Just as dawn was breaking Ron came on watch. There was a bright morning star to steer Aurora to and she was now coping well with a fast sail her powerful rig powering her through the seas with only a little slamming to distract us. Suddenly somehow as we turned into the Firth of Clyde it felt she knew she was coming home and, with her owner at the helm, seemed almost eager to see her new cruising ground. I don’t think the grin left Ron’s face for the rest of the day. None of us felt like sleeping, we still had 40 miles to go but it started to feel like we had done it. Robert made porridge and then toast while we powered up the coast.
As we dropped the sails for the last time off Troon’s entrance I felt a small tinge of regret. Over 5 days at sea I had come to know Aurora well and was just beginning to understand her. Yes she is the more modern design often put down as a cruising caravan, but she has an amazing set of modern sails and sails amazingly well for her type of design. While not a deep water cruiser she clearly deserved her A ocean rating and for Ron to explore the west coast with friends, go hill walking and find interesting harbors she is ideal. And having got to know her we would shortly be parting.
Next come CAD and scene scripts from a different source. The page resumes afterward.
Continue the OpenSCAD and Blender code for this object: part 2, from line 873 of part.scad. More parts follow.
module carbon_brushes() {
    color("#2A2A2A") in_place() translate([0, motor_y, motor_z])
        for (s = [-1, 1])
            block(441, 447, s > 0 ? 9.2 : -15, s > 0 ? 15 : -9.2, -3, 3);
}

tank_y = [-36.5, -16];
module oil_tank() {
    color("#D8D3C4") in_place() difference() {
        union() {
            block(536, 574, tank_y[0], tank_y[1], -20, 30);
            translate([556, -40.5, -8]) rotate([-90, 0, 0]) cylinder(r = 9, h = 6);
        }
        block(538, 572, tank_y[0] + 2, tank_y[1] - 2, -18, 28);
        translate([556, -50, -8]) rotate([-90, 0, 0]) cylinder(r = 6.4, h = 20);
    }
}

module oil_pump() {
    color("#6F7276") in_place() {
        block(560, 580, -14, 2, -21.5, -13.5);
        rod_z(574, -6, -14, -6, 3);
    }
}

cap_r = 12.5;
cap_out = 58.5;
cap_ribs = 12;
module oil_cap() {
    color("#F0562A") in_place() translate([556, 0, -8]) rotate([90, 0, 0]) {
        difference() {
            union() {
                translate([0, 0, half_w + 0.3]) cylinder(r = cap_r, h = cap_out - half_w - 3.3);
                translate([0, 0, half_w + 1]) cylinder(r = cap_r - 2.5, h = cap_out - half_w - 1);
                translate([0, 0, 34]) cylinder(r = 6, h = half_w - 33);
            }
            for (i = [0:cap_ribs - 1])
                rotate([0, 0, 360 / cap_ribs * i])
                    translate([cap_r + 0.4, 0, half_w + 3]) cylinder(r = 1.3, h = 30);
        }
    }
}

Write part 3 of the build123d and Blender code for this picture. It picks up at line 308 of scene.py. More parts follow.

I learned a lot from the experience. I had been out for 36 hour stretches before to make fast passages but never several days in a row. We completed just over 500 nautical miles in 5 days of near continuous sailing. The importance of managing your sleep so you can continue to function is critical. I was also out in conditions stronger than I have been before with the support of Robert’s experience which has really raised my confidence; and it is always interesting to see how another skipper runs a boat. There are also interesting challenges to living life when your world is over at 30 degrees heel and always moving, even getting waterproof trousers and jacket on is a 10 minute task.
But I do have to say it is nice to be able to sleep for more than 2 hours in a row, and not have to clamp the kettle and pans to the top of the cooker!